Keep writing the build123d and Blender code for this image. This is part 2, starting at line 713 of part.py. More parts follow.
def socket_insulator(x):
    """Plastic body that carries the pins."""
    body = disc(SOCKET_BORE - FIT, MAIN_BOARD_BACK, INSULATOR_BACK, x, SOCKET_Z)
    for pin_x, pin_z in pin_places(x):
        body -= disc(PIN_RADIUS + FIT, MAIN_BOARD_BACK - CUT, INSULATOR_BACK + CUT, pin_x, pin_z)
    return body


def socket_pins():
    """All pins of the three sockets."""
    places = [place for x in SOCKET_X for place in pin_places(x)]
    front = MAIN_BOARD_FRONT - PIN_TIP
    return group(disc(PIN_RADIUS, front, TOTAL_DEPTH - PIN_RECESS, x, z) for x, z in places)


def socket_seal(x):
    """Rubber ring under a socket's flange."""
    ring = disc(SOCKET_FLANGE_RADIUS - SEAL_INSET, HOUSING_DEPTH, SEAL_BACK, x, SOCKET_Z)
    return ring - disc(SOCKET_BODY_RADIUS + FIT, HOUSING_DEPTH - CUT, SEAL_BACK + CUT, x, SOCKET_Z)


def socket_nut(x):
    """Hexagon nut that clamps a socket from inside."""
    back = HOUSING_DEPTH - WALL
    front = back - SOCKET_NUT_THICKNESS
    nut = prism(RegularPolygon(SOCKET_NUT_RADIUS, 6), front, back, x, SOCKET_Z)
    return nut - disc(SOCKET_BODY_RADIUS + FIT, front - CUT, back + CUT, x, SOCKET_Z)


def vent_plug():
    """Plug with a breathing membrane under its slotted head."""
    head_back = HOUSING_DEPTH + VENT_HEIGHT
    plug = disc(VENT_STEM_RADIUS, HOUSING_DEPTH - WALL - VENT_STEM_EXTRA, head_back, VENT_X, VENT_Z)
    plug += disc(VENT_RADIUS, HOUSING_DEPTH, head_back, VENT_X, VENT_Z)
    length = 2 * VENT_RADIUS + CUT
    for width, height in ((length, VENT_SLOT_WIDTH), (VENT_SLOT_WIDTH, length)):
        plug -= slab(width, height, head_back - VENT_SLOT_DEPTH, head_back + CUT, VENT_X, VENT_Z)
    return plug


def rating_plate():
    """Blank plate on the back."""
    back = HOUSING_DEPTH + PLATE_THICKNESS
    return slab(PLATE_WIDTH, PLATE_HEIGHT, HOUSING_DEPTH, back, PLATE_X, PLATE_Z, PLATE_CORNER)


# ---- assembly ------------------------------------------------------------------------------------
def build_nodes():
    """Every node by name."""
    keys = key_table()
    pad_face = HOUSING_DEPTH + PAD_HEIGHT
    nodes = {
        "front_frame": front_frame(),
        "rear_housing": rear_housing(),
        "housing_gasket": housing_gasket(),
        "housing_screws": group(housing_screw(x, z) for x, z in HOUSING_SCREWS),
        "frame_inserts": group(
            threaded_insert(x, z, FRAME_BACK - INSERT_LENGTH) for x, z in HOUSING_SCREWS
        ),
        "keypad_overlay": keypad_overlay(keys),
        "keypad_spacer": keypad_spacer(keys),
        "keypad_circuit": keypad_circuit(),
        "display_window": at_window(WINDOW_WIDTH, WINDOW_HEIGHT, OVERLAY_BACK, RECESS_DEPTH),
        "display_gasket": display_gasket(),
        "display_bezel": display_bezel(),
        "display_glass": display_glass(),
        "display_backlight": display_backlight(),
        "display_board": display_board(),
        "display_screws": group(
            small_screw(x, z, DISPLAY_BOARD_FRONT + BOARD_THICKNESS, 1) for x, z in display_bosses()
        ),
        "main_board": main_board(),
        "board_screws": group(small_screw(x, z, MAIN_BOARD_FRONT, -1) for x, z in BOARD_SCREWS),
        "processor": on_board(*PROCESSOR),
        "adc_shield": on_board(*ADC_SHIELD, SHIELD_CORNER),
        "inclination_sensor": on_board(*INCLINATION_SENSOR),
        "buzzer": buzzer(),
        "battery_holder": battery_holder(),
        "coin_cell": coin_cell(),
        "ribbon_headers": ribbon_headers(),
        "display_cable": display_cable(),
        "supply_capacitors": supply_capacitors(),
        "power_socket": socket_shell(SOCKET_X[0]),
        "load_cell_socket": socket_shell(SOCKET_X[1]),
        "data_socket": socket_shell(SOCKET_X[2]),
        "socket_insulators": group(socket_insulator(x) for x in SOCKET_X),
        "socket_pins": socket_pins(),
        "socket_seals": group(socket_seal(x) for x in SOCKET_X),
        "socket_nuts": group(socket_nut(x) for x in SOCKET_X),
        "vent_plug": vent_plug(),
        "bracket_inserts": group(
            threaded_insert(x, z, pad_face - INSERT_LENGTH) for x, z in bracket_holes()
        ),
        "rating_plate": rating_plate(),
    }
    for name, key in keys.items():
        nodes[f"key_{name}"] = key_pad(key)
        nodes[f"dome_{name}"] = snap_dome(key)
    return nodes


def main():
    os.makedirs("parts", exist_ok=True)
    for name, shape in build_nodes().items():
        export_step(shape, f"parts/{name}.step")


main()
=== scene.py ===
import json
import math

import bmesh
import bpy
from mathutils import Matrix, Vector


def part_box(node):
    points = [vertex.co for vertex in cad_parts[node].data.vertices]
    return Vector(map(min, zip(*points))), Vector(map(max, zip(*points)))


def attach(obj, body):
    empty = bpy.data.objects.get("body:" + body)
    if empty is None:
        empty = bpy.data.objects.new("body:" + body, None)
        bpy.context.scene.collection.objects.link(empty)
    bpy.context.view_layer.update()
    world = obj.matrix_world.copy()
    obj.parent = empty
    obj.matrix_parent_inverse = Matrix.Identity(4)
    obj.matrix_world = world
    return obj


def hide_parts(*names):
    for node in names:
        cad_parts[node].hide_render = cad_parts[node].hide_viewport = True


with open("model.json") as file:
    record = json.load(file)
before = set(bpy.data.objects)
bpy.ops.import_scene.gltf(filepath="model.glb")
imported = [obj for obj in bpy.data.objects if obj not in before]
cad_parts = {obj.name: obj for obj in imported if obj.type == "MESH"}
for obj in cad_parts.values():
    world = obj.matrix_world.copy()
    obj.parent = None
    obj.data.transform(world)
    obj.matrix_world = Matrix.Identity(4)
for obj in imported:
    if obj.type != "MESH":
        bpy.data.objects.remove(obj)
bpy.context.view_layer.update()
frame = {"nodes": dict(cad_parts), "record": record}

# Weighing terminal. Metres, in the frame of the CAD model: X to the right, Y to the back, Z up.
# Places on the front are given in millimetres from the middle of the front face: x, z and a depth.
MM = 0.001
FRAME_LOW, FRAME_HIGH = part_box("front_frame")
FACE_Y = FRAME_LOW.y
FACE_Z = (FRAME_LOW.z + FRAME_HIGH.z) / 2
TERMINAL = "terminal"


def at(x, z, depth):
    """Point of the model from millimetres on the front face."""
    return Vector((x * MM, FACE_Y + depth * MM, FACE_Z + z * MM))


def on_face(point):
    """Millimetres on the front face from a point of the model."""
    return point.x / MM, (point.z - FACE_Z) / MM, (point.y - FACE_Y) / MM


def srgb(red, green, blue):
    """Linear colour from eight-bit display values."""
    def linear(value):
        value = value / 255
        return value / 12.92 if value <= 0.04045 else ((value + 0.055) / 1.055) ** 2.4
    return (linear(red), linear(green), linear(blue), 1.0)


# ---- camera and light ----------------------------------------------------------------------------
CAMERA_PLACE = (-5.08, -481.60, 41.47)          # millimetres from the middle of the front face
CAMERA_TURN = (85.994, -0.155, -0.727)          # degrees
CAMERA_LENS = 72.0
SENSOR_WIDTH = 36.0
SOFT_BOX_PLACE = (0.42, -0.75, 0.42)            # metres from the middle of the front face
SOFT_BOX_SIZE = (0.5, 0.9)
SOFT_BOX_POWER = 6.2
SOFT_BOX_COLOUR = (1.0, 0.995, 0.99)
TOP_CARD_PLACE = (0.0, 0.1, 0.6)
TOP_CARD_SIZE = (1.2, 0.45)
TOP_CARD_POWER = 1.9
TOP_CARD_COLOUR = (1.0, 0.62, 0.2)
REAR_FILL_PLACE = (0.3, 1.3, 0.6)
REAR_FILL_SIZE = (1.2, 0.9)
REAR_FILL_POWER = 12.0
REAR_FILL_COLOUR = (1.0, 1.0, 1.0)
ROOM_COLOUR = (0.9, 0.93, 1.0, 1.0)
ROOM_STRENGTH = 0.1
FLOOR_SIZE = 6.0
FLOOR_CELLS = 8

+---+

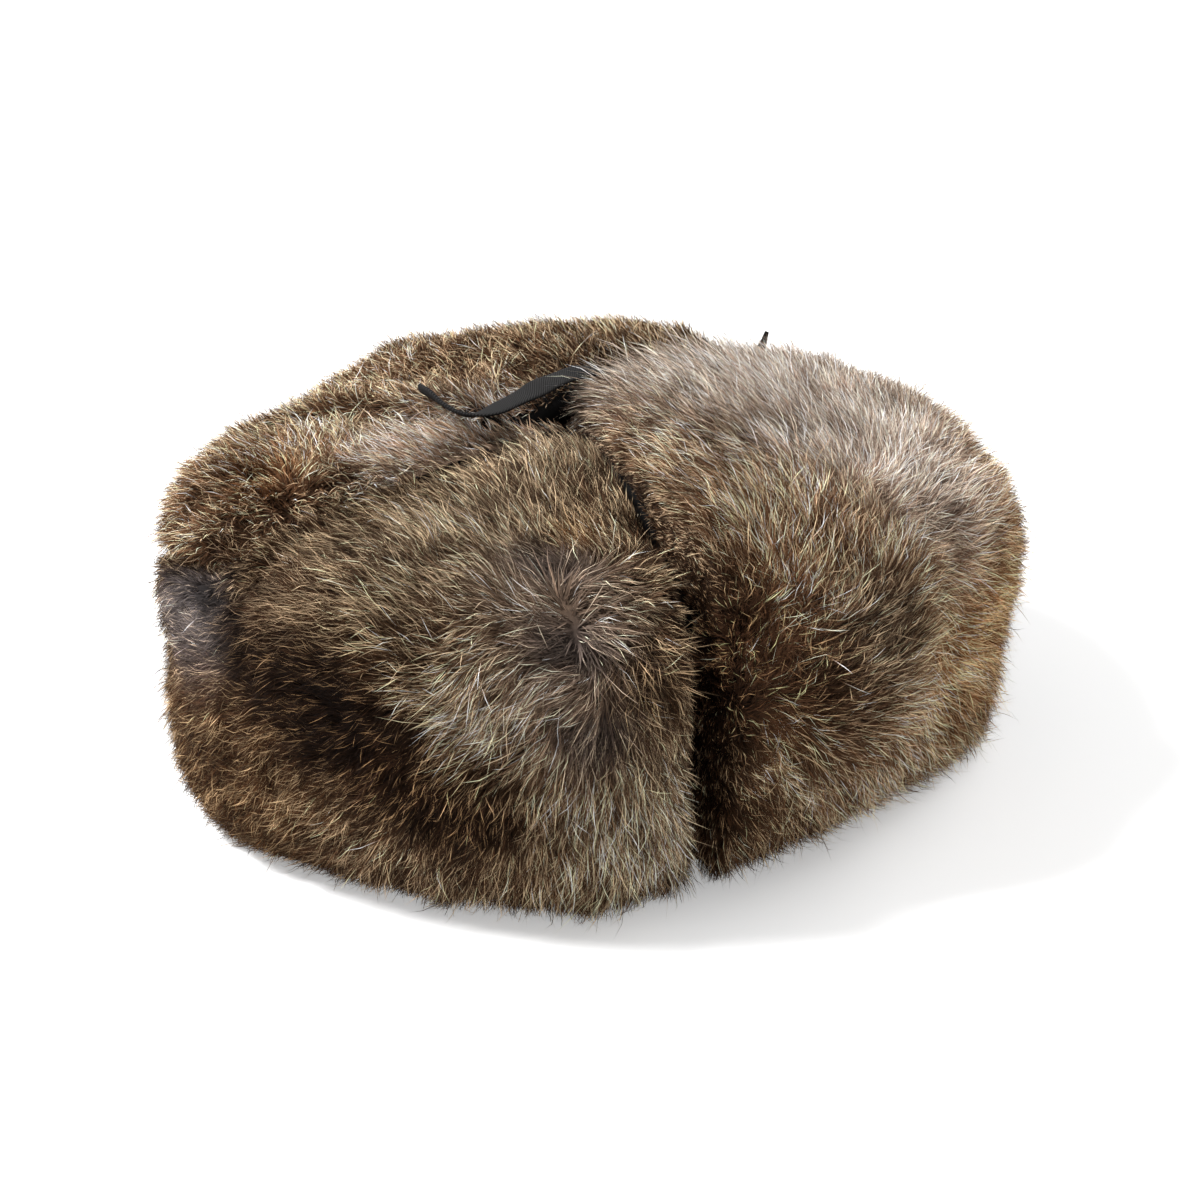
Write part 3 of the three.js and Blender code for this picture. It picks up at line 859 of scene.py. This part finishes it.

+---+

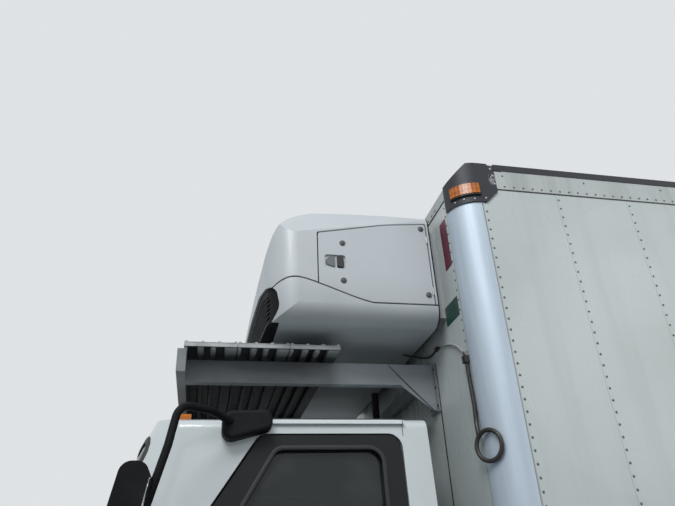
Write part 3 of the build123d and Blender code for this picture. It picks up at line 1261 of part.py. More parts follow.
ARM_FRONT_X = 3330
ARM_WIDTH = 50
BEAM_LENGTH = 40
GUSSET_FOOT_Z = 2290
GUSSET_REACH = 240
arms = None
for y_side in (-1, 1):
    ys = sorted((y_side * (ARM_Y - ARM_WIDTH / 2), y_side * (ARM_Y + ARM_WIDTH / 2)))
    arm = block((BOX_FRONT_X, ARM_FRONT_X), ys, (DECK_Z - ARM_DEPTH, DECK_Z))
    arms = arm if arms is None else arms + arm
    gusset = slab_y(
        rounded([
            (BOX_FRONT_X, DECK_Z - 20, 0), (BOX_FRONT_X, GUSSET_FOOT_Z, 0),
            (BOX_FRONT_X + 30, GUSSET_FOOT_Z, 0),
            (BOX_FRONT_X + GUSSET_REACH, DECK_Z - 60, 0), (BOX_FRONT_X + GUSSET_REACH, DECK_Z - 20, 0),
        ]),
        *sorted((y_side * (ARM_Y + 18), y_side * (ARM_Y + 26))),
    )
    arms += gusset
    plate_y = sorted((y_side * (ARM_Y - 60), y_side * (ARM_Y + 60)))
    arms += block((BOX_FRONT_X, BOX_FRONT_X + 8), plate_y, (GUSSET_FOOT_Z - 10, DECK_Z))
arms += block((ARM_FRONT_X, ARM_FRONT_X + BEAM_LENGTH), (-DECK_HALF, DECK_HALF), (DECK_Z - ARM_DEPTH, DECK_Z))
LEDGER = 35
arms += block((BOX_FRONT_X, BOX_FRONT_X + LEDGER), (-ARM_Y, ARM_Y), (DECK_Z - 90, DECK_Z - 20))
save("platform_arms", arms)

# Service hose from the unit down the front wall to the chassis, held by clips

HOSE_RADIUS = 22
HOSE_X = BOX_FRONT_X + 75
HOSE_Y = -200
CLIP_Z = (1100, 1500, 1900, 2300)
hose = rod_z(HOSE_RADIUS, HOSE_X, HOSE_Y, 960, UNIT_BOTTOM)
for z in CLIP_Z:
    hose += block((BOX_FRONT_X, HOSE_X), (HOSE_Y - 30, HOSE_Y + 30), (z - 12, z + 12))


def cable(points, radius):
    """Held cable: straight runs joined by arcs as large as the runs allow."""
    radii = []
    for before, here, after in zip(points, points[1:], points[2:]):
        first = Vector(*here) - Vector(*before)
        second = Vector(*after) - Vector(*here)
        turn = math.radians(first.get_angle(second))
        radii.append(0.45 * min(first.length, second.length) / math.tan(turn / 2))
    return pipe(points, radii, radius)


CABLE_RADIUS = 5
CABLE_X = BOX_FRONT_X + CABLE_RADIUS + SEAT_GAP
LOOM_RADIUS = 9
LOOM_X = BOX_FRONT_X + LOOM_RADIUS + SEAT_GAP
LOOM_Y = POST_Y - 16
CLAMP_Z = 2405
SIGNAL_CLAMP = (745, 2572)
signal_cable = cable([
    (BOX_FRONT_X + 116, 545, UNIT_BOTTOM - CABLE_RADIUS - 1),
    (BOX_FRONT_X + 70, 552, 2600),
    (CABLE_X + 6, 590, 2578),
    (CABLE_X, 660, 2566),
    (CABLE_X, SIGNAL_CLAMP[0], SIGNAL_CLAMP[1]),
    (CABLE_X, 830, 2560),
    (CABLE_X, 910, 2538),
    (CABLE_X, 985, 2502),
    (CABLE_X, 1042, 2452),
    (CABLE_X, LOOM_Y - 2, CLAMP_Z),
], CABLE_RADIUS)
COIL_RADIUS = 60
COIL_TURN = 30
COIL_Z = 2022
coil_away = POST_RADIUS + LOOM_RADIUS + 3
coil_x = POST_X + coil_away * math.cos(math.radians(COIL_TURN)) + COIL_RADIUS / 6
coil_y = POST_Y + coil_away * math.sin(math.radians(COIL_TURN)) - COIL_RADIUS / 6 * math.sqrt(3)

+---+

** The problem **
What is wanted is an exact copy of the lines from the line containing "return nodes" to the line containing "bpy.data.objects.remove(obj)", both lines included, and of no other line.

** Solved exercise **
    return nodes


def main():
    os.makedirs("parts", exist_ok=True)
    for name, shape in build_nodes().items():
        export_step(shape, f"parts/{name}.step")


main()
=== scene.py ===
import json
import math

import bmesh
import bpy
from mathutils import Matrix, Vector


def part_box(node):
    points = [vertex.co for vertex in cad_parts[node].data.vertices]
    return Vector(map(min, zip(*points))), Vector(map(max, zip(*points)))


def attach(obj, body):
    empty = bpy.data.objects.get("body:" + body)
    if empty is None:
        empty = bpy.data.objects.new("body:" + body, None)
        bpy.context.scene.collection.objects.link(empty)
    bpy.context.view_layer.update()
    world = obj.matrix_world.copy()
    obj.parent = empty
    obj.matrix_parent_inverse = Matrix.Identity(4)
    obj.matrix_world = world
    return obj


def hide_parts(*names):
    for node in names:
        cad_parts[node].hide_render = cad_parts[node].hide_viewport = True


with open("model.json") as file:
    record = json.load(file)
before = set(bpy.data.objects)
bpy.ops.import_scene.gltf(filepath="model.glb")
imported = [obj for obj in bpy.data.objects if obj not in before]
cad_parts = {obj.name: obj for obj in imported if obj.type == "MESH"}
for obj in cad_parts.values():
    world = obj.matrix_world.copy()
    obj.parent = None
    obj.data.transform(world)
    obj.matrix_world = Matrix.Identity(4)
for obj in imported:
    if obj.type != "MESH":
        bpy.data.objects.remove(obj)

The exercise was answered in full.